Ephraim's Summer of 2009

I’m hoping that this will become an interactive story, i.e., that other TAS contributors will contribute to this and that you guys will suggests plot developments. You would really make my day. Only rule is: no zombies.

It was a little after 3 AM and I was still walking home. I was one of the bitter-enders at a house party, and I decided to walk home instead of taking a cab. And while walking I got to thinking about a lot of things. Just before the semester ended I gave my expensive headphones to a girl who had wrecked me emotionally, mainly out of sheer perversity. I hadn’t realized at the time that surrendering my headphones was the start of my musical fast. It was a little like Lent. I was glad to be rid of the near-constant soundtrack, not least because it tended to deepen my depression. On the rare occasions when I did listen to music that summer, it was on my wheezing, half-dead laptop, and the music had to cheerful and peppy. My favorite at the time was a song by the sizzurp-obsessed rapper Pistachio, who at the time had a really infectious summer jam called “My Nuts.” At first the lack of portable music just gave me room to brood, but on a cool, clear night it gave me room to think. About what? Nothing terribly elevated. Among other things: how skinny Michelle Williams’ legs were in Wendy and Lucy, to the point of really worrying about whether she was eating enough; what is a tuber?; is this really my body or am I borrowing it? Mainly I thought about my blissful childhood, and about how Sebastian from Zebralife was going to “change the game” with an electropop side project called Manatee. The long walk home took me from a shabby genteel stretch near Prospect Park through half-gentrified points south to the broad avenues and gas stations and bodegas of my temporary neighborhood. It reminded me a lot of home home, in Oakland. Just as I passed the threshold from exhausted to bone-tired and on the verge of death, I came upon our street. I staggered indoors and fell asleep on a sofa in the front room.

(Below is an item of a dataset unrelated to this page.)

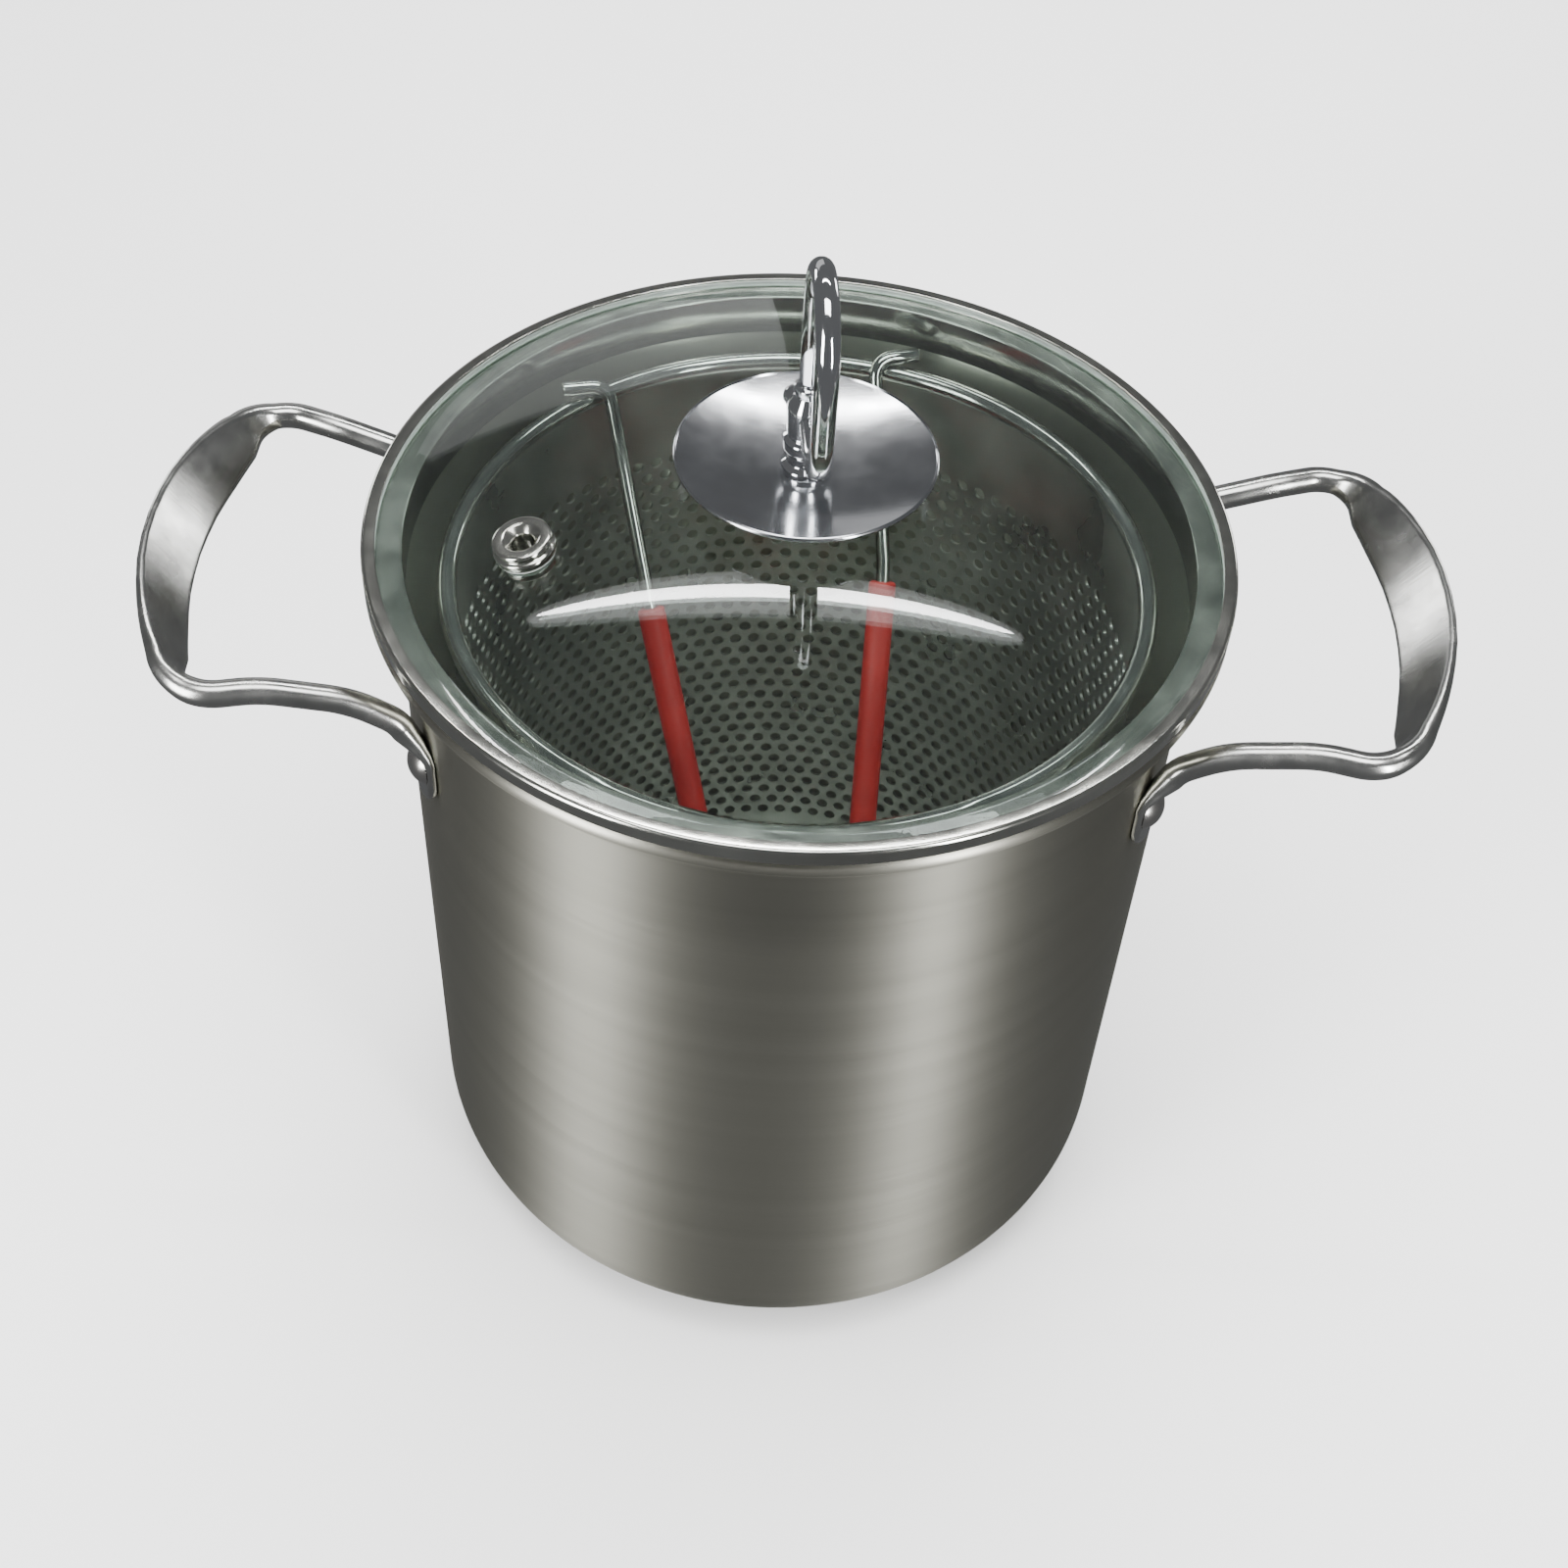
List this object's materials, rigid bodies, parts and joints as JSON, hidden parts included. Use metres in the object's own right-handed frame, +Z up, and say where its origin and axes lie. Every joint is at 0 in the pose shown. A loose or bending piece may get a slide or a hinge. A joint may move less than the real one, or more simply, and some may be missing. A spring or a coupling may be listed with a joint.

We were renting a house in Sunset Park that was really large and beautiful, though the natural light was a little problematic for a night owl like me. I knew three of my four housemates from Williams — Aditi, Emily, and Will — but the fourth, David, who went to Yale, quickly became a really good friend. We hit it off in part because we were both kind of gauzy and dreamy and irresponsible, whereas our housemates were all very sober, industrious types. I didn’t quite have a job that summer. A couple of gigs fell through, and I wasn’t alone. This was the summer of 2009, when unpaid internships were hard to get for even the most insufferable go-getters. And I certainly wasn’t one of them, to my lasting detriment. So I worked a variety of odd jobs, most of them short-term. First I was essentially an intern’s intern’s intern at a downtown production company located in the basement of a Korean restaurant, then I stuffed envelopes at a half-dead record label. Mainly I hung around the office — a storefront, basically — of Dial, a little highbrow literary magazine that was sort of a hub for the creative underclass that I then aspired to join, though I kind of came to my senses that summer.

Our house was pleasantly diverse. David and I were both earnest teetotalers. Aditi and Emily, both of whom were way more professionally together than either of us, were actually quite enthusiastic drinkers and drug-dabblers. So was Will, though in his case you got the sense that he was trying to hard. Both girls were from big cities, and they were miles ahead of me socially, though neither one of them ever came across as pretentious or remotely arrogant. My abstemiousness was in no way an ethical choice or a critique. I actually found the idea of using plants to bend and expand the mind very attractive. But I sensed that I couldn’t handle it, so I didn’t try.

David was a little different: he said he wanted to preserve the integrity of his experience, which is the kind of thing he would say very seriously. I admired that about him, and much else. It’s too strong to say that I hero-worshipped David. I had other friends who were like older brothers to me, like Simon Lee. David didn’t lecture me. To the extent he dispensed wisdom, it was through the force of his example.

Some of my best evenings were spent inventing fictional worlds with David. This is not the kind of thing healthy, normal 19-year-old men should do. On slow nights we’d walk around the neighborhood or eat cheap Chinese food while constructing incredibly elaborate counterfactual scenarios involving a world in which the Whites won the Russian Civil War, and then we’d describe New York in the 1930s as a den of Leninist emigres and then we’d talk about a family of psychiatrists in the 1980s living in this weird world, and the various misadventures of a brother and sister our age in our time in this parallel universe. And we’d talk about the bands they’d listen to. It was more fun that it sounds. All our characters had rich inner lives. We’d have our characters age and die. Of course a lot of this was a projection of our own fantasies and expectations. I remember that summer as very hopeful. The collapse of the economy lent itself to gallows humor and an appealing fatalism, particularly for kids who were slightly older. Or maybe I was imagining things. I kind of liked my shambolic days of fake jobs and fake friends. We were playing at adult life, and I felt I had the hang of it.